» **THE EXERCISE**: Extract all data as written.

» **DATA BLOCK**:

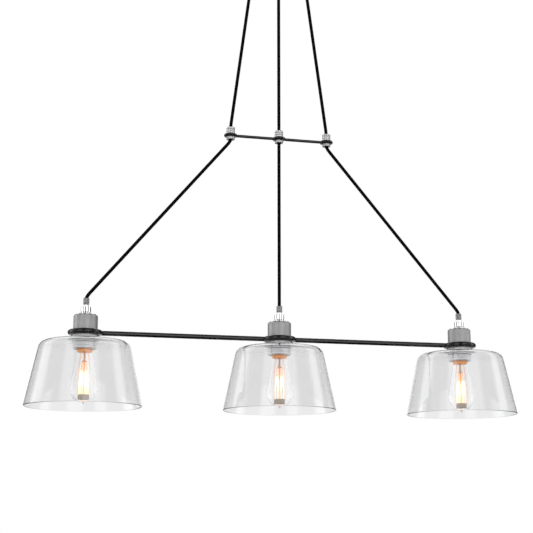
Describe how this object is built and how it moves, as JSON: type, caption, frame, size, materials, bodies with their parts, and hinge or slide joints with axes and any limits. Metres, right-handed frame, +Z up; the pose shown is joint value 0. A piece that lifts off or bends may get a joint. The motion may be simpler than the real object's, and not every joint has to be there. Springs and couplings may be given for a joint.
{
  "type": "linear island pendant",
  "caption": "Linear island pendant: clear glass shades in line under a hammered black bar, hung on black cords held apart by a spreader bar below a round canopy.",
  "frame": {"origin": "centre of the canopy's ceiling face", "axes": "+Z up into the ceiling, X along the lamp bar, +Y away from the front"},
  "size_m": [0.9734, 0.2194, 0.934],
  "materials": {
    "black_canopy": "matte black paint",
    "zinc_strap": "zinc plated",
    "brushed_nickel": "brushed nickel plating",
    "green_screw": "green plated",
    "black_cord": "matte black covered flex",
    "hammered_black": "hammered black",
    "polished_chrome": "polished",
    "satin_grey": "satin grey",
    "porcelain": "unglazed white porcelain",
    "brass_shell": "plain brass",
    "clear_glass": "clear",
    "polished_ring": "polished",
    "contact_metal": "tinned contact on dark glass",
    "copper_base": "copper tone",
    "bulb_glass": "clear",
    "glowing_filament": "glowing amber filament"
  },
  "bodies": {
    "ceiling_mount": {"ceiling_canopy": "black_canopy", "mounting_crossbar": "zinc_strap", "canopy_screw_front": "brushed_nickel", "canopy_screw_back": "brushed_nickel", "ground_screw": "green_screw", "canopy_grip_left": "brushed_nickel", "canopy_grip_centre": "brushed_nickel", "canopy_grip_right": "brushed_nickel", "grip_locknut_left": "zinc_strap", "grip_locknut_centre": "zinc_strap", "grip_locknut_right": "zinc_strap"},
    "upper_hanger": {"upper_cord_left": "black_cord", "upper_cord_centre": "black_cord", "upper_cord_right": "black_cord", "spreader_bar": "hammered_black", "cord_ferrule_left": "brushed_nickel", "cord_ferrule_centre": "brushed_nickel", "cord_ferrule_right": "brushed_nickel", "ferrule_nut_left": "brushed_nickel", "ferrule_nut_centre": "brushed_nickel", "ferrule_nut_right": "brushed_nickel"},
    "lower_hanger": {"lower_cord_left": "black_cord", "lower_cord_centre": "black_cord", "lower_cord_right": "black_cord"},
    "lamp_frame": {"lamp_bar": "hammered_black", "lamp_grip_left": "brushed_nickel", "socket_cap_left": "polished_chrome", "socket_cup_left": "satin_grey", "lampholder_left": "porcelain", "screw_shell_left": "brass_shell", "lamp_grip_centre": "brushed_nickel", "socket_cap_centre": "polished_chrome", "socket_cup_centre": "satin_grey", "lampholder_centre": "porcelain", "screw_shell_centre": "brass_shell", "lamp_grip_right": "brushed_nickel", "socket_cap_right": "polished_chrome", "socket_cup_right": "satin_grey", "lampholder_right": "porcelain", "screw_shell_right": "brass_shell"},
    "shade_left_glass": {"shade_left": "clear_glass"},
    "shade_left_ring": {"shade_ring_left": "polished_ring"},
    "bulb_left_tip": {"bulb_contact_left": "contact_metal"},
    "bulb_left": {"bulb_base_left": "copper_base", "bulb_envelope_left": "bulb_glass", "bulb_filament_left": "glowing_filament"},
    "shade_centre_glass": {"shade_centre": "clear_glass"},
    "shade_centre_ring": {"shade_ring_centre": "polished_ring"},
    "bulb_centre_tip": {"bulb_contact_centre": "contact_metal"},
    "bulb_centre": {"bulb_base_centre": "copper_base", "bulb_envelope_centre": "bulb_glass", "bulb_filament_centre": "glowing_filament"},
    "shade_right_glass": {"shade_right": "clear_glass"},
    "shade_right_ring": {"shade_ring_right": "polished_ring"},
    "bulb_right_tip": {"bulb_contact_right": "contact_metal"},
    "bulb_right": {"bulb_base_right": "copper_base", "bulb_envelope_right": "bulb_glass", "bulb_filament_right": "glowing_filament"}
  },
  "joints": [
    {"name": "swing_at_canopy", "type": "hinge", "parent": "ceiling_mount", "child": "upper_hanger", "pos_m": [0, 0, -0.045], "axis": [1, 0, 0], "range_deg": [-30, 30]},
    {"name": "swing_at_spreader", "type": "hinge", "parent": "upper_hanger", "child": "lower_hanger", "pos_m": [0, 0, -0.3937], "axis": [1, 0, 0], "range_deg": [-30, 30]},
    {"name": "rock_at_grips", "type": "hinge", "parent": "lower_hanger", "child": "lamp_frame", "pos_m": [0, 0, -0.729], "axis": [1, 0, 0], "range_deg": [-25, 25]},
    {"name": "shade_drop_left", "type": "slide", "parent": "lamp_frame", "child": "shade_left_glass", "axis": [0, 0, -1], "range_m": [0, 0.01]},
    {"name": "ring_turn_left", "type": "hinge", "parent": "shade_left_glass", "child": "shade_left_ring", "pos_m": [-0.377, 0, -0.82], "axis": [0, 0, -1], "range_deg": [0, 1801]},
    {"name": "bulb_drop_left", "type": "slide", "parent": "lamp_frame", "child": "bulb_left_tip", "axis": [0, 0, -1], "range_m": [0, 0.02172]},
    {"name": "bulb_turn_left", "type": "hinge", "parent": "bulb_left_tip", "child": "bulb_left", "pos_m": [-0.377, 0, -0.84], "axis": [0, 0, -1], "range_deg": [0, 2161]},
    {"name": "shade_drop_centre", "type": "slide", "parent": "lamp_frame", "child": "shade_centre_glass", "axis": [0, 0, -1], "range_m": [0, 0.01]},
    {"name": "ring_turn_centre", "type": "hinge", "parent": "shade_centre_glass", "child": "shade_centre_ring", "pos_m": [0, 0, -0.82], "axis": [0, 0, -1], "range_deg": [0, 1801]},
    {"name": "bulb_drop_centre", "type": "slide", "parent": "lamp_frame", "child": "bulb_centre_tip", "axis": [0, 0, -1], "range_m": [0, 0.02172]},
    {"name": "bulb_turn_centre", "type": "hinge", "parent": "bulb_centre_tip", "child": "bulb_centre", "pos_m": [0, 0, -0.84], "axis": [0, 0, -1], "range_deg": [0, 2161]},
    {"name": "shade_drop_right", "type": "slide", "parent": "lamp_frame", "child": "shade_right_glass", "axis": [0, 0, -1], "range_m": [0, 0.01]},
    {"name": "ring_turn_right", "type": "hinge", "parent": "shade_right_glass", "child": "shade_right_ring", "pos_m": [0.377, 0, -0.82], "axis": [0, 0, -1], "range_deg": [0, 1801]},
    {"name": "bulb_drop_right", "type": "slide", "parent": "lamp_frame", "child": "bulb_right_tip", "axis": [0, 0, -1], "range_m": [0, 0.02172]},
    {"name": "bulb_turn_right", "type": "hinge", "parent": "bulb_right_tip", "child": "bulb_right", "pos_m": [0.377, 0, -0.84], "axis": [0, 0, -1], "range_deg": [0, 2161]}
  ],
  "couplings": [
    {"joint": "ring_turn_left", "follows": "shade_drop_left", "rad_per_m": 3141.6},
    {"joint": "bulb_turn_left", "follows": "bulb_drop_left", "rad_per_m": 1735.7},
    {"joint": "ring_turn_centre", "follows": "shade_drop_centre", "rad_per_m": 3141.6},
    {"joint": "bulb_turn_centre", "follows": "bulb_drop_centre", "rad_per_m": 1735.7},
    {"joint": "ring_turn_right", "follows": "shade_drop_right", "rad_per_m": 3141.6},
    {"joint": "bulb_turn_right", "follows": "bulb_drop_right", "rad_per_m": 1735.7}
  ]
}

» **THE RESPONSE**:
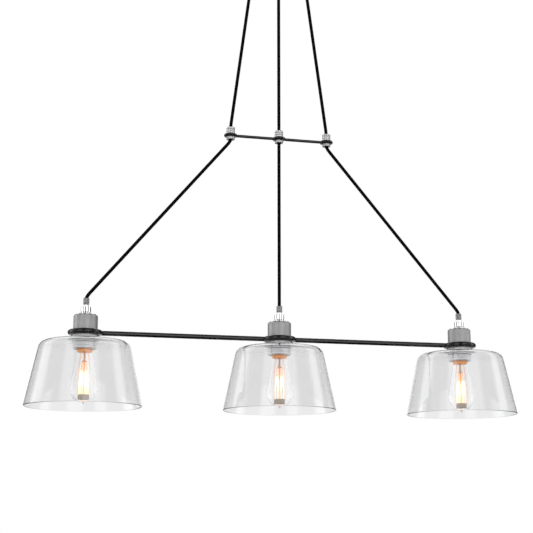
Describe how this object is built and how it moves, as JSON: type, caption, frame, size, materials, bodies with their parts, and hinge or slide joints with axes and any limits. Metres, right-handed frame, +Z up; the pose shown is joint value 0. A piece that lifts off or bends may get a joint. The motion may be simpler than the real object's, and not every joint has to be there. Springs and couplings may be given for a joint.
{
  "type": "linear island pendant",
  "caption": "Linear island pendant: clear glass shades in line under a hammered black bar, hung on black cords held apart by a spreader bar below a round canopy.",
  "frame": {"origin": "centre of the canopy's ceiling face", "axes": "+Z up into the ceiling, X along the lamp bar, +Y away from the front"},
  "size_m": [0.9734, 0.2194, 0.934],
  "materials": {
    "black_canopy": "matte black paint",
    "zinc_strap": "zinc plated",
    "brushed_nickel": "brushed nickel plating",
    "green_screw": "green plated",
    "black_cord": "matte black covered flex",
    "hammered_black": "hammered black",
    "polished_chrome": "polished",
    "satin_grey": "satin grey",
    "porcelain": "unglazed white porcelain",
    "brass_shell": "plain brass",
    "clear_glass": "clear",
    "polished_ring": "polished",
    "contact_metal": "tinned contact on dark glass",
    "copper_base": "copper tone",
    "bulb_glass": "clear",
    "glowing_filament": "glowing amber filament"
  },
  "bodies": {
    "ceiling_mount": {"ceiling_canopy": "black_canopy", "mounting_crossbar": "zinc_strap", "canopy_screw_front": "brushed_nickel", "canopy_screw_back": "brushed_nickel", "ground_screw": "green_screw", "canopy_grip_left": "brushed_nickel", "canopy_grip_centre": "brushed_nickel", "canopy_grip_right": "brushed_nickel", "grip_locknut_left": "zinc_strap", "grip_locknut_centre": "zinc_strap", "grip_locknut_right": "zinc_strap"},
    "upper_hanger": {"upper_cord_left": "black_cord", "upper_cord_centre": "black_cord", "upper_cord_right": "black_cord", "spreader_bar": "hammered_black", "cord_ferrule_left": "brushed_nickel", "cord_ferrule_centre": "brushed_nickel", "cord_ferrule_right": "brushed_nickel", "ferrule_nut_left": "brushed_nickel", "ferrule_nut_centre": "brushed_nickel", "ferrule_nut_right": "brushed_nickel"},
    "lower_hanger": {"lower_cord_left": "black_cord", "lower_cord_centre": "black_cord", "lower_cord_right": "black_cord"},
    "lamp_frame": {"lamp_bar": "hammered_black", "lamp_grip_left": "brushed_nickel", "socket_cap_left": "polished_chrome", "socket_cup_left": "satin_grey", "lampholder_left": "porcelain", "screw_shell_left": "brass_shell", "lamp_grip_centre": "brushed_nickel", "socket_cap_centre": "polished_chrome", "socket_cup_centre": "satin_grey", "lampholder_centre": "porcelain", "screw_shell_centre": "brass_shell", "lamp_grip_right": "brushed_nickel", "socket_cap_right": "polished_chrome", "socket_cup_right": "satin_grey", "lampholder_right": "porcelain", "screw_shell_right": "brass_shell"},
    "shade_left_glass": {"shade_left": "clear_glass"},
    "shade_left_ring": {"shade_ring_left": "polished_ring"},
    "bulb_left_tip": {"bulb_contact_left": "contact_metal"},
    "bulb_left": {"bulb_base_left": "copper_base", "bulb_envelope_left": "bulb_glass", "bulb_filament_left": "glowing_filament"},
    "shade_centre_glass": {"shade_centre": "clear_glass"},
    "shade_centre_ring": {"shade_ring_centre": "polished_ring"},
    "bulb_centre_tip": {"bulb_contact_centre": "contact_metal"},
    "bulb_centre": {"bulb_base_centre": "copper_base", "bulb_envelope_centre": "bulb_glass", "bulb_filament_centre": "glowing_filament"},
    "shade_right_glass": {"shade_right": "clear_glass"},
    "shade_right_ring": {"shade_ring_right": "polished_ring"},
    "bulb_right_tip": {"bulb_contact_right": "contact_metal"},
    "bulb_right": {"bulb_base_right": "copper_base", "bulb_envelope_right": "bulb_glass", "bulb_filament_right": "glowing_filament"}
  },
  "joints": [
    {"name": "swing_at_canopy", "type": "hinge", "parent": "ceiling_mount", "child": "upper_hanger", "pos_m": [0, 0, -0.045], "axis": [1, 0, 0], "range_deg": [-30, 30]},
    {"name": "swing_at_spreader", "type": "hinge", "parent": "upper_hanger", "child": "lower_hanger", "pos_m": [0, 0, -0.3937], "axis": [1, 0, 0], "range_deg": [-30, 30]},
    {"name": "rock_at_grips", "type": "hinge", "parent": "lower_hanger", "child": "lamp_frame", "pos_m": [0, 0, -0.729], "axis": [1, 0, 0], "range_deg": [-25, 25]},
    {"name": "shade_drop_left", "type": "slide", "parent": "lamp_frame", "child": "shade_left_glass", "axis": [0, 0, -1], "range_m": [0, 0.01]},
    {"name": "ring_turn_left", "type": "hinge", "parent": "shade_left_glass", "child": "shade_left_ring", "pos_m": [-0.377, 0, -0.82], "axis": [0, 0, -1], "range_deg": [0, 1801]},
    {"name": "bulb_drop_left", "type": "slide", "parent": "lamp_frame", "child": "bulb_left_tip", "axis": [0, 0, -1], "range_m": [0, 0.02172]},
    {"name": "bulb_turn_left", "type": "hinge", "parent": "bulb_left_tip", "child": "bulb_left", "pos_m": [-0.377, 0, -0.84], "axis": [0, 0, -1], "range_deg": [0, 2161]},
    {"name": "shade_drop_centre", "type": "slide", "parent": "lamp_frame", "child": "shade_centre_glass", "axis": [0, 0, -1], "range_m": [0, 0.01]},
    {"name": "ring_turn_centre", "type": "hinge", "parent": "shade_centre_glass", "child": "shade_centre_ring", "pos_m": [0, 0, -0.82], "axis": [0, 0, -1], "range_deg": [0, 1801]},
    {"name": "bulb_drop_centre", "type": "slide", "parent": "lamp_frame", "child": "bulb_centre_tip", "axis": [0, 0, -1], "range_m": [0, 0.02172]},
    {"name": "bulb_turn_centre", "type": "hinge", "parent": "bulb_centre_tip", "child": "bulb_centre", "pos_m": [0, 0, -0.84], "axis": [0, 0, -1], "range_deg": [0, 2161]},
    {"name": "shade_drop_right", "type": "slide", "parent": "lamp_frame", "child": "shade_right_glass", "axis": [0, 0, -1], "range_m": [0, 0.01]},
    {"name": "ring_turn_right", "type": "hinge", "parent": "shade_right_glass", "child": "shade_right_ring", "pos_m": [0.377, 0, -0.82], "axis": [0, 0, -1], "range_deg": [0, 1801]},
    {"name": "bulb_drop_right", "type": "slide", "parent": "lamp_frame", "child": "bulb_right_tip", "axis": [0, 0, -1], "range_m": [0, 0.02172]},
    {"name": "bulb_turn_right", "type": "hinge", "parent": "bulb_right_tip", "child": "bulb_right", "pos_m": [0.377, 0, -0.84], "axis": [0, 0, -1], "range_deg": [0, 2161]}
  ],
  "couplings": [
    {"joint": "ring_turn_left", "follows": "shade_drop_left", "rad_per_m": 3141.6},
    {"joint": "bulb_turn_left", "follows": "bulb_drop_left", "rad_per_m": 1735.7},
    {"joint": "ring_turn_centre", "follows": "shade_drop_centre", "rad_per_m": 3141.6},
    {"joint": "bulb_turn_centre", "follows": "bulb_drop_centre", "rad_per_m": 1735.7},
    {"joint": "ring_turn_right", "follows": "shade_drop_right", "rad_per_m": 3141.6},
    {"joint": "bulb_turn_right", "follows": "bulb_drop_right", "rad_per_m": 1735.7}
  ]
}